- [SUPPLIED MATERIAL]:
:::

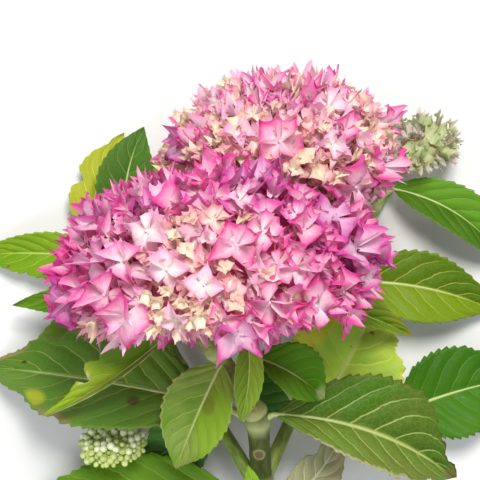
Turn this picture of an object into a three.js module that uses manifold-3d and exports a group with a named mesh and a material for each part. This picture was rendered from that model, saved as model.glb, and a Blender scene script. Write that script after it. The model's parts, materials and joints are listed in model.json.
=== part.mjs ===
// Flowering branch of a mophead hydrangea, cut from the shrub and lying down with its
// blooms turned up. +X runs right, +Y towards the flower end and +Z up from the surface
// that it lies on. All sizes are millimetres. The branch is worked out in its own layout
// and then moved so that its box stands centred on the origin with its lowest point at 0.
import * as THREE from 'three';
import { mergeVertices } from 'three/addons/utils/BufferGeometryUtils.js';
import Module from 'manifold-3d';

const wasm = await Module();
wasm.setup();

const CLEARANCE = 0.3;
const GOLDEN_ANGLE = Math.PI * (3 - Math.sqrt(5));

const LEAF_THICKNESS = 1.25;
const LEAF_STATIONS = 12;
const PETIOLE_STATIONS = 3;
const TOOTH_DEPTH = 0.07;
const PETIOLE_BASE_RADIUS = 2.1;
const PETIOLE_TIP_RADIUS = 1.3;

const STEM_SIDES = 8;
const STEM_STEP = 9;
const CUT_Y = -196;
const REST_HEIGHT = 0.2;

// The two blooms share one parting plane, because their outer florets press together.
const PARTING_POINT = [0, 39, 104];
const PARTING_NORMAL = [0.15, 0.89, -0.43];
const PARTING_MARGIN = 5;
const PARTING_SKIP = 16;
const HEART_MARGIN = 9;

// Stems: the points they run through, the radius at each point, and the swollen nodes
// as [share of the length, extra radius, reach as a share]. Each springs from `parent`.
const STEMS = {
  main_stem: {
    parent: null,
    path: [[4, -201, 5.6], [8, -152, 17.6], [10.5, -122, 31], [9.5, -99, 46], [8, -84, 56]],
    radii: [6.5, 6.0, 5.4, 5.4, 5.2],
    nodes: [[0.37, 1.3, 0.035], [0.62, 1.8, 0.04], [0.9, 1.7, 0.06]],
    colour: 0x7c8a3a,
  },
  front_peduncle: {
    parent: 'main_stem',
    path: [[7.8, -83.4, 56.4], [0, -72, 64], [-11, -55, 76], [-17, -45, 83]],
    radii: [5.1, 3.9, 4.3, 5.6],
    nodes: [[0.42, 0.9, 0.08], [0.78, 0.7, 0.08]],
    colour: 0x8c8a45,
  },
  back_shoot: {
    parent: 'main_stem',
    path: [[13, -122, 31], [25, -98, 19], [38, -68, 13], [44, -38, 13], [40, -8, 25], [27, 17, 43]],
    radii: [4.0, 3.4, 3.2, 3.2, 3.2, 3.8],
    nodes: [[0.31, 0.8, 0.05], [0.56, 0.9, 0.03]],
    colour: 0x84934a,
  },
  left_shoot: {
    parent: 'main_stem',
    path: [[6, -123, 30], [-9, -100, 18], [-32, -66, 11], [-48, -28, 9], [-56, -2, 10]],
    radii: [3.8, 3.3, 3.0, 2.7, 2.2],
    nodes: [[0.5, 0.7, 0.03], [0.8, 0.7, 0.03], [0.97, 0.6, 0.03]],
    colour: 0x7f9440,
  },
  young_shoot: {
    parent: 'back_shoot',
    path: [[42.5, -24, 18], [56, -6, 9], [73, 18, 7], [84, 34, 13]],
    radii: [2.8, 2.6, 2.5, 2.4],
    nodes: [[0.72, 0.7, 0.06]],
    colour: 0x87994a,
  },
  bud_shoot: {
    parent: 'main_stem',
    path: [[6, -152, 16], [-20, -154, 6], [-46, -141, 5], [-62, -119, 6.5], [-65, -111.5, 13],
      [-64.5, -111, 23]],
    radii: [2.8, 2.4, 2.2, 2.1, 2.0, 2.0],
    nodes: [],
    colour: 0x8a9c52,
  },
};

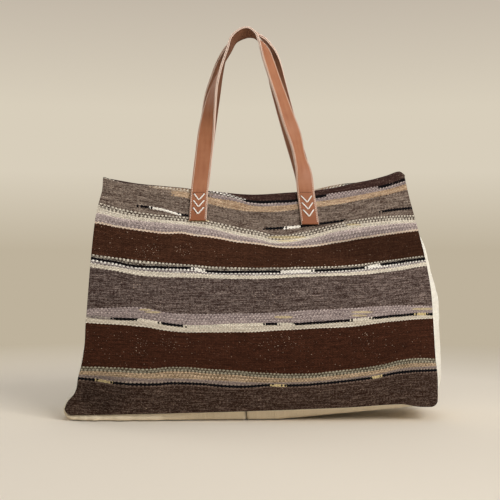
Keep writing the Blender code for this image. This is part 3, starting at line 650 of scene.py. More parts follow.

:::

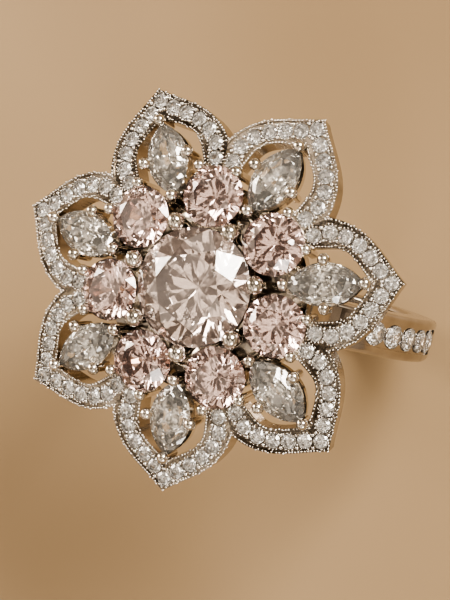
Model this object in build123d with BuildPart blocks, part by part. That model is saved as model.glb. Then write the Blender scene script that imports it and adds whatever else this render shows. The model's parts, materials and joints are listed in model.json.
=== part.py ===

:::

- [THE PROBLEM]: Copy the records above exactly, beginning at the line that contains "Turn this picture" and stopping after the line that contains "const HEART_MARGIN = 9;".

- [TASK ANSWER]:
Turn this picture of an object into a three.js module that uses manifold-3d and exports a group with a named mesh and a material for each part. This picture was rendered from that model, saved as model.glb, and a Blender scene script. Write that script after it. The model's parts, materials and joints are listed in model.json.
=== part.mjs ===
// Flowering branch of a mophead hydrangea, cut from the shrub and lying down with its
// blooms turned up. +X runs right, +Y towards the flower end and +Z up from the surface
// that it lies on. All sizes are millimetres. The branch is worked out in its own layout
// and then moved so that its box stands centred on the origin with its lowest point at 0.
import * as THREE from 'three';
import { mergeVertices } from 'three/addons/utils/BufferGeometryUtils.js';
import Module from 'manifold-3d';

const wasm = await Module();
wasm.setup();

const CLEARANCE = 0.3;
const GOLDEN_ANGLE = Math.PI * (3 - Math.sqrt(5));

const LEAF_THICKNESS = 1.25;
const LEAF_STATIONS = 12;
const PETIOLE_STATIONS = 3;
const TOOTH_DEPTH = 0.07;
const PETIOLE_BASE_RADIUS = 2.1;
const PETIOLE_TIP_RADIUS = 1.3;

const STEM_SIDES = 8;
const STEM_STEP = 9;
const CUT_Y = -196;
const REST_HEIGHT = 0.2;

// The two blooms share one parting plane, because their outer florets press together.
const PARTING_POINT = [0, 39, 104];
const PARTING_NORMAL = [0.15, 0.89, -0.43];
const PARTING_MARGIN = 5;
const PARTING_SKIP = 16;
const HEART_MARGIN = 9;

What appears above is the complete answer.